Мы снова обменялись рукопожатием и, в общем, оба остались друг другом довольны. Он повернул к деревне, а я, не скажу, что очень бодро, пустилась в путь.
«Какое унижение бояться жандармов в свободной зоне», — думала я, шагая по шоссе к Турнусу. Время от времени меня обгоняли машины или запряженные лошадьми повозки, но ни одна не останавливалась. А на всех железнодорожных станциях, мимо которых я проходила, дежурили жандармы. Наконец рядом со мной затормозил новенький грузовик. «Куда шагаете?» — поинтересовался шофер. «В Лион». — «Надо же, и я туда, залезайте в кабину.

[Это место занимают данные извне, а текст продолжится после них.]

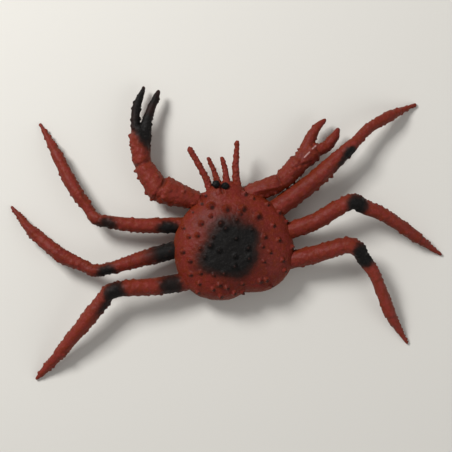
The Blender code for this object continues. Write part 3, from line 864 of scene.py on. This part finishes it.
def buildLeg(name, leg, seed):
    path = legPath(leg)
    knee = nearest(path, leg["points"][1])
    ankle = nearest(path, leg["points"][2])
    grooves = (knee - legShape["grooveFromKnee"], knee + legShape["grooveFromKnee"])

    def section(share, angle):
        past = share - ankle
        collar = bell(past - legShape["collarPlace"], legShape["collarWidth"])
        step = min(max(past / legShape["stepWidth"], 0.0), 1.0)
        toe = step * math.exp(-max(past, 0.0) / legShape["toeFade"])
        knees = sum(bell(share - place, legShape["stepWidth"]) for place in grooves)
        return (1 + legShape["ridge"] * math.cos(3 * (angle - math.pi / 2)) + legShape["collar"] * collar
                - legShape["toeStep"] * toe - legShape["kneeGroove"] * knees)

    def teeth(share, angle):
        first, second = leg["teeth"][:2] if share < knee else leg["teeth"][2:]
        return onEdges(angle, first, second) * (share > legShape["toothlessRoot"])

    def pebbles(share, angle):
        atRoot, atTip = legShape["pebbles"]
        return atRoot + (atTip - atRoot) * share

    base = meshFrom(loft(path, legShape["sides"], section, {"teeth": teeth, "pebbles": pebbles}), name)
    piece = addObject(name, base.copy())
    growScattered(piece, base, limbRelief(seed))
    drawStrokes(piece, leg.get("strokes", ()))
    growSpots(piece, leg.get("spikes", ()), spikeShape)
    kneePoint, shin = np.array(leg["points"][1]), np.subtract(leg["points"][2], leg["points"][1])
    along = (points(piece.data)[:, :2] - kneePoint) @ shin / (shin @ shin)
    onShin = smoothStep(*legShape["shinStart"], along)
    thighBrightening, shinBrightening = leg["thin"]
    finishPiece(piece, seed, thighBrightening + (shinBrightening - thighBrightening) * onShin, leg["spray"])


for number, (name, leg) in enumerate(legs.items(), 1):
    buildLeg(name, leg, number)


# Arms with their pincers

armShape = {
    "sides": 36, "ridge": 0.03, "voxel": 0.38, "softening": 2,
    "plump": ((0.0, 0.6), (0.06, 0.84), (0.16, 0.99), (0.5, 1.02), (0.84, 1.0), (0.94, 0.86), (1.0, 0.6)),
    "barrel": {"rings": 50, "teeth": (0.28, 0.28), "toothedTo": 1.0, "pebbles": 0.6},
    "finger": {"rings": 60, "teeth": (0.42, 0.25), "toothedTo": 0.85, "pebbles": 0.3},
}
# barrels: the plump sections, each with its start, end and the radii there
# fingers: x, y, z and radius along each finger
# spikes and knobs: x, y and size
arms = {
    "leftArm": {
        "barrels": (((10.0, -29.0, 10.0), (38.8, -45.0, 15.0), 4.3, 9.3),
                    ((38.3, -40.2, 15.0), (47.6, -64.0, 14.0), 8.0, 5.6),
                    ((47.2, -60.8, 14.0), (45.2, -84.0, 12.0), 5.6, 6.3)),
        "fingers": (((47.5, -79.0, 12.0, 3.5), (46.4, -89.6, 11.0, 2.9), (44.3, -98.6, 9.8, 2.7),
                     (40.9, -104.8, 8.4, 2.3), (37.2, -110.6, 6.8, 1.3)),
                    ((42.8, -78.0, 12.0, 4.5), (39.4, -88.2, 11.5, 3.4), (34.7, -96.8, 10.6, 2.7),
                     (30.9, -102.5, 9.8, 2.2), (28.4, -106.4, 9.0, 1.4))),
        "strokes": ((33.8, -49.8, 42.9, -40.0, 1.2, -0.9), (51.8, -61.3, 42.6, -63.4, 1.2, -0.8),
                    (51.0, -84.0, 45.5, -85.5, 0.9, -0.4)),
        "spikes": ((52.9, -59.3, 1.0), (51.6, -54.5, 1.1), (48.1, -43.8, 1.1), (45.9, -39.3, 1.0),
                   (51.6, -82.4, 1.3), (52.9, -76.1, 1.2), (38.9, -73.4, 1.0), (27.5, -101.2, 1.0),
                   (33.2, -88.9, 0.8), (35.3, -86.4, 0.8)),
        "knobs": ((32.3, -42.6, 0.9), (24.2, -40.2, 0.8), (38.2, -39.0, 1.1), (19.9, -31.4, 0.6),
                  (38.5, -53.0, 1.0), (33.7, -50.6, 0.8), (29.4, -49.3, 0.8)),
        "spray": ((47.0, -98.0, 7.0, 15.0, 12.0, 0.7, 3.4), (35.0, -96.0, 9.0, 16.0, 20.0, 0.62, 3.4),
                  (40.5, -84.0, 5.2, 8.0, 0.0, 0.88, 4.2), (41.0, -77.5, 4.5, 7.5, 0.0, 0.5, 4.5),
                  (33.0, -107.0, 12.0, 8.0, 0.0, 0.55, 3.0)),
        "thin": 0.4, "seed": 60,
    },
    "rightArm": {
        "barrels": (((-11.0, -29.3, 10.0), (-40.0, -34.8, 14.0), 6.2, 5.9),
                    ((-36.0, -33.0, 14.0), (-53.5, -45.6, 13.0), 5.6, 6.2),
                    ((-50.6, -43.2, 13.0), (-63.0, -51.2, 11.8), 5.5, 6.9)),
        "fingers": (((-57.0, -50.5, 12.0, 4.6), (-61.2, -57.4, 11.3, 3.8), (-66.0, -63.2, 10.3, 2.9),
                     (-70.2, -66.6, 9.3, 2.1), (-72.8, -68.1, 8.6, 1.4)),
                    ((-61.5, -49.5, 12.0, 4.4), (-70.2, -51.2, 11.2, 3.6), (-75.6, -55.1, 10.8, 3.3),
                     (-79.0, -58.8, 10.3, 2.3), (-80.2, -60.4, 10.0, 1.6))),
        "strokes": ((-20.0, -31.5, -39.6, -32.0, 1.0, 0.5), (-22.0, -28.2, -38.5, -28.8, 2.2, -0.9),
                    (-36.6, -38.7, -36.7, -30.4, 1.2, -0.7), (-47.3, -41.7, -59.0, -43.1, 1.1, -0.8),
                    (-55.2, -47.0, -63.9, -52.9, 0.9, 0.4), (-52.5, -45.0, -58.0, -53.0, 1.3, -0.35)),
        "spikes": ((-51.2, -36.3, 1.2), (-46.2, -32.6, 1.0), (-41.2, -44.0, 0.8), (-38.0, -42.4, 0.7),
                   (-47.5, -48.6, 0.7), (-52.0, -54.0, 0.7)),
        "knobs": ((-46.9, -39.6, 1.3), (-37.8, -37.5, 0.9)),
        # the painted glint along the seam ridges
        "seamGlints": ((-55.2, -47.0, -58.9, -49.5, 0.42, 0.9), (-61.2, -51.3, -63.9, -52.9, 0.45, 0.9)),
        "thin": 0.15, "seed": 80,
    },
}


def buildArm(name, arm, seed):
    def section(share, angle):
        return 1 + armShape["ridge"] * math.cos(3 * (angle - math.pi / 2))

    def limb(stations, kind):
        masks = {"teeth": lambda share, angle: onEdges(angle, *kind["teeth"]) * (share <= kind["toothedTo"]),
                 "pebbles": lambda share, angle: kind["pebbles"]}
        return meshFrom(loft(smoothPath(stations, kind["rings"]), armShape["sides"], section, masks), name)

    meshes = []
    for start, end, startRadius, endRadius in arm["barrels"]:
        stations = [(*Vector(start).lerp(Vector(end), share),
                     (startRadius + (endRadius - startRadius) * share) * fullness)
                    for share, fullness in armShape["plump"]]
        meshes.append(limb(stations, armShape["barrel"]))
    meshes += [limb(stations, armShape["finger"]) for stations in arm["fingers"]]
    piece = mould(name, meshes, armShape["voxel"], armShape["softening"])
    growScattered(piece, joined(meshes, name + "Carrier"), limbRelief(seed))
    drawStrokes(piece, arm["strokes"])
    growSpots(piece, arm["knobs"], knobShape)
    growSpots(piece, arm["spikes"], spikeShape)
    finishPiece(piece, seed, arm["thin"], arm.get("spray", ()), arm.get("seamGlints", ()))


for name, arm in arms.items():
    buildArm(name, arm, arm["seed"])


# Feelers

feelers = {
    "paths": (
        ((7.0, -37.0, 15.5, 2.4), (9.6, -49.3, 17.5, 2.0), (15.2, -65.6, 20.5, 1.7)),
        ((1.6, -39.0, 16.5, 2.0), (2.9, -49.4, 17.5, 1.6), (4.8, -57.6, 19.5, 1.2)),
        ((-3.6, -38.5, 16.5, 2.4), (-4.3, -49.3, 17.5, 1.7), (-3.6, -56.4, 19.5, 1.2)),
        ((-9.4, -36.0, 15.5, 2.8), (-11.2, -48.9, 17.5, 2.1), (-15.1, -64.3, 20.5, 1.4)),
    ),
    "sides": 24, "rings": 60, "voxel": 0.32, "softening": 1, "thin": 0.6, "seed": 9, "lumpiness": 0.75,
    "lumps": {"Mask": "lumps", "Spacing": 1.9, "Reach": 1.3, "Height": 0.45, "Roundness": 0.7,
              "Size Spread": 0.45, "Seed": 90},
}


def buildFeelers():
    masks = {"lumps": lambda share, angle: feelers["lumpiness"]}
    meshes = []
    for stations in feelers["paths"]:
        path = smoothPath(stations, feelers["rings"])
        meshes.append(meshFrom(loft(path, feelers["sides"], lambda share, angle: 1.0, masks), "feeler"))
    piece = mould("feelers", meshes, feelers["voxel"], feelers["softening"])
    growScattered(piece, joined(meshes, "feelerCarrier"), [feelers["lumps"]])
    finishPiece(piece, feelers["seed"], feelers["thin"])


buildFeelers()


# Eyes

eyes = {"centres": ((3.2, -40.9, 21.6), (-2.4, -38.6, 21.6)), "halfSize": (2.5, 2.4, 2.7),
        "segments": 48, "lumpSize": 1.4, "uneven": 0.35}


def buildEyes():
    shape = bmesh.new()
    for centre in eyes["centres"]:
        shape.from_mesh(ball(centre, eyes["halfSize"], eyes["segments"]))
    for vertex in shape.verts:
        vertex.co += vertex.normal * noise.noise(vertex.co / eyes["lumpSize"]) * eyes["uneven"]
    piece = addObject("eyes", meshFrom(shape, "eyes"))
    piece.data.materials.append(lacquer)
    settle(piece)


buildEyes()
print("pieces made")


# Floor, light and camera

stageLook = {"floorSize": 4.0, "floorColour": "#D9D6CF", "floorRoughness": 0.9, "skyStrength": 0.28,
             "keySize": 0.35, "keyPlace": (0.48, -0.71, 0.85), "keyPower": 13.4,
             "fillSize": 0.9, "fillPlace": (-0.8, 0.6, 0.7), "fillPower": 3.3}
# The photo looks straight down with the crab turned by 11 degrees. Its middle and scale give the camera's
# place, in millimetres.
cameraPlace = {"x": 1.99, "y": -13.63, "height": 800.0, "turn": 169.0, "seenWidth": 293.8, "sensor": 36.0}


def buildStage():
    shape = bmesh.new()
    bmesh.ops.create_grid(shape, x_segments=1, y_segments=1, size=stageLook["floorSize"] / 2)
    floor = addObject("floor", meshFrom(shape, "floor"))
    card, _, shader = newMaterial("matPaleCard")
    shader.inputs["Base Color"].default_value = linearColour(stageLook["floorColour"])
    shader.inputs["Roughness"].default_value = stageLook["floorRoughness"]
    floor.data.materials.append(card)


def addLight(name, place, size, power):
    light = bpy.data.lights.new(name, "AREA")
    light.size = size
    light.energy = power
    lamp = addObject(name, light)
    lamp.location = place
    lamp.rotation_euler = (-Vector(place)).to_track_quat("-Z", "Y").to_euler()


def buildLights():
    world = bpy.data.worlds.new("studio")
    world.use_nodes = True
    world.node_tree.nodes["Background"].inputs["Strength"].default_value = stageLook["skyStrength"]
    world.node_tree.nodes["Background"].inputs["Color"].default_value = (1.0, 1.0, 1.0, 1.0)
    bpy.context.scene.world = world
    addLight("keySoftbox", stageLook["keyPlace"], stageLook["keySize"], stageLook["keyPower"])
    addLight("fillSoftbox", stageLook["fillPlace"], stageLook["fillSize"], stageLook["fillPower"])
    bpy.context.scene.view_settings.view_transform = "Standard"


def buildCamera():
    lens = bpy.data.cameras.new("camera")
    lens.sensor_width = cameraPlace["sensor"]
    lens.lens = cameraPlace["sensor"] * cameraPlace["height"] / cameraPlace["seenWidth"]
    camera = addObject("camera", lens)
    camera.location = Vector((cameraPlace["x"], cameraPlace["y"], cameraPlace["height"])) * mm
    camera.rotation_euler = (0.0, 0.0, math.radians(cameraPlace["turn"]))
    bpy.context.scene.camera = camera


buildStage()
buildLights()
buildCamera()
print("stage set")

Парижанка?» — «Да». — «И я из Парижа. Перегоняю грузовики в Лион. Вот я и подумал: отчего другим не помочь? В каждый рейс захватываю то почту, то деньги, и пассажиров подвожу, если внушают доверие. Надо же проявлять сочувствие». — «Большое вам спасибо». — «Да чего там! Только так я и могу воевать». По дороге мы курили и болтали. В каждой деревне останавливались. Шофер просил меня вылезти из машины, а сам доставал из потайных мест деньги и письма. Потом мы заходили в местное бистро, где его встречали как родного. Я пробовала заплатить хотя бы за вино и еду, но водитель только хохотал: «Это еще зачем? Я по дороге ни гроша не трачу — сами видите». Кормили и поили его повсюду вдоволь, привечали заодно и меня, да так щедро, что в Лион мы прибыли в весьма приподнятом настроении. Распрощавшись со своим спутником, я собрала все свои силы и позвонила в дверь одной подруги, Элен. Ее уже предупредили, и она, хоть и была сторонницей Петена, согласилась на ночь меня приютить.